Betty comes from a family group and community which has produced some of the most famous and influential Aboriginal artists. She is the daughter of famous artist Minnie Pwerle.

 

Jenny Sages She was a freelance writer and illustrator for Vogue Australia until the 1980s before starting full-time painting in 1985 at the age of 52.

 

Nalda Searles, works in fibre textiles and her has a strong connection to the Australian landscape.

 

Wendy Sharpe, is amazing. Her atmospheric paintings have such energy. They love her in Australia too as she one of Australia’s most awarded artists. She has been a finalist in The Sulman Prize twelve times, and The Archibald Prize six times. She has held over 59 solo exhibitions around Australia and internationally.

 

Americans

Bev Lee, usually works in pastel. Her portraits have a wonderful lightness about them.

 

Amy Sherald is based in Baltimore (where “The Wire” was set).

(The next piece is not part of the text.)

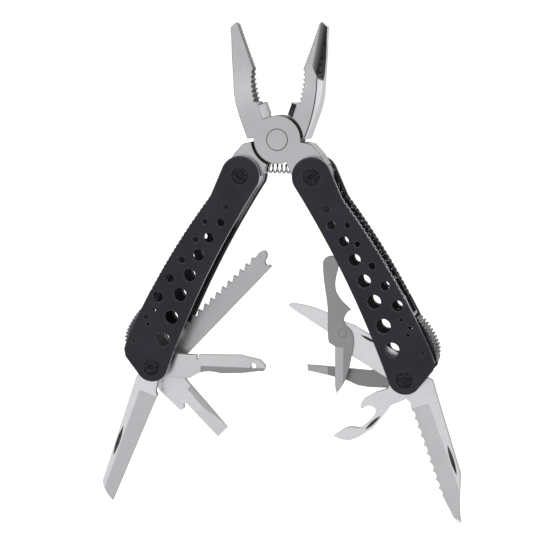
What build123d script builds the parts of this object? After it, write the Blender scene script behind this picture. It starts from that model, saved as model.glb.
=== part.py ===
from build123d import *
import math
import os

os.makedirs("parts", exist_ok=True)

# A folding multi tool: pliers with two handles, each handle holding four folding tools.
# Millimetres. Z points to the tips of the jaws, X to the right, and the front face looks to -Y.
# The origin is on the axis of the pliers, at the front face of the rivet.
# "Depth" below is the distance in front of the middle of the tool.

# ---------------------------------------------------------------- driving sizes
handle_length = 92.0        # top pivot to tool pivot
handle_half = 8.0           # half the thickness over both scales
scale_thickness = 2.0
liner_thickness = 0.8
cavity_half = handle_half - scale_thickness - liner_thickness

head_half = 4.8             # half the thickness of the head at the rivet
nose_half = 2.5             # half the thickness of the jaws at the nose
rivet_face = 4.9
rivet_head_r = 4.4
rivet_shaft_r = 3.2
disc_r = 10.0
disc_gap = 1.1
jaw_length = 51.4
half_opening = 20.0         # each jaw is turned this far from closed
halves_gap = 0.04

pivot_reach = 21.35         # rivet to each handle pivot
pivot_angle = 25.4          # from straight down, jaws closed
boss_r = 7.2
handle_angle = 25.5         # each handle from straight down, as the tool lies open

sleeve_r = 2.4              # sleeve nut that each tool and each tang turns on
running_gap = 0.06
screw_head_r = 3.6
screw_head_h = 1.2
screw_shaft_r = 1.5

tool_thickness = 2.2
washer_gap = 0.32
washer_thickness = 0.26
tang_r = 6.4

scissors_opened = 34.0
scissors_pivot = (1.85, 32.15)
scissors_plate = (tool_thickness - 0.06) / 2
scissors_rivet_r = 1.7

spring_coil_r = 1.8
spring_wire_r = 0.28
spring_pitch = 1.45
spring_half_length = 7.9
spring_height = -12.3

# ---------------------------------------------------------------- placing
bring_forward = Pos(0, rivet_face, 0)
front_jaw_place = bring_forward * Rot(0, -half_opening, 0)
rear_jaw_place = bring_forward * Rot(0, half_opening, 0)


def handle_place(side):
    """Where a handle's top pivot is and how the handle leans; side is -1 for left, +1 for right."""
    lean = math.radians(pivot_angle + half_opening)
    x = side * pivot_reach * math.sin(lean)
    z = -pivot_reach * math.cos(lean)
    return bring_forward * Pos(x, 0, z) * Rot(0, -side * handle_angle, 0)


def tool_place(side, opened):
    """A tool turned this many degrees out of its handle, about the handle's tool pivot."""
    return handle_place(side) * Pos(0, 0, -handle_length) * Rot(0, -side * opened, 0)


def layer_front(layer):
    """Depth of the front face of a tool's layer, counted from the front of the handle."""
    return cavity_half - washer_gap - layer * (tool_thickness + washer_gap)


def save(shape, label, place=Location()):
    placed = place * shape
    placed.label = label
    export_step(placed, f"parts/{label}.step")


# ---------------------------------------------------------------- head
jaw_outer_edge = [(-11.9, 14.3), (-11.6, 21.2), (-9.6, 29.6), (-7.0, 39.1), (-3.45, 50.2)]
tooth_count = 7
nose_groove_count = 15
grip_bottom = 17.5
grip_top = 30.8
grip_depth = 2.85
hollow_r = 5.0
hollow_depth = 1.3


def grip_x(z):
    """The hollow of the pipe grip, a shallow arc."""
    t = (z - grip_bottom) / (grip_top - grip_bottom)
    return -0.05 - grip_depth * math.sin(math.pi * min(1.0, 0.5 + 0.5 * t)) ** 0.8


def jaw_inner_edge():
    """Points down the inside of the jaw: fine nose grooves, then the teeth of the pipe grip."""
    points = [(-0.6, jaw_length)]
    pitch = (jaw_length - 1.0 - grip_top) / nose_groove_count
    for i in range(nose_groove_count):
        z = jaw_length - 1.0 - i * pitch
        points += [(-0.05, z), (-0.05, z - 0.5 * pitch), (-0.35, z - 0.75 * pitch)]
    pitch = (grip_top - grip_bottom) / tooth_count
    for i in range(tooth_count):
        z = grip_top - i * pitch
        points += [(grip_x(z), z), (grip_x(z) - 1.1, z - 0.35 * pitch),
                   (grip_x(z) - 1.1, z - 0.7 * pitch)]
    return points + [(grip_x(grip_bottom), grip_bottom), (-2.6, 16.6), (-0.05, 16.4)]


def nose_hollow():
    """Cutter for the scoop along the outer edge of the nose, on the side away from the disc."""
    low = Vector(-8.7, hollow_r + nose_half - hollow_depth, 33.0)
    high = Vector(-4.2, hollow_r + nose_half - hollow_depth + 0.3, 53.0)
    run = high - low
    with BuildPart() as scoop:
        with Locations(Pos(low)):
            Sphere(hollow_r)
        with Locations(Plane(origin=low + run * 0.5, z_dir=run).location):
            Cylinder(hollow_r, run.length)
    return scoop.part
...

Her work started out autobiographical in nature, but has taken on a social context ever since she moved to Baltimore.

Anna Valdez, originally trained as an archaeologist, and her still life paintings, especially the very large ones, are bursting with colour.

 

Toyin Odutola 

Her work explores her personal journey of having been born in Nigeria then moving and assimilating into American culture in conservative Alabama.

My final list will be of deceased female artists and it will include all the suggestions that have been made to me via this blog (as well as a few of my own).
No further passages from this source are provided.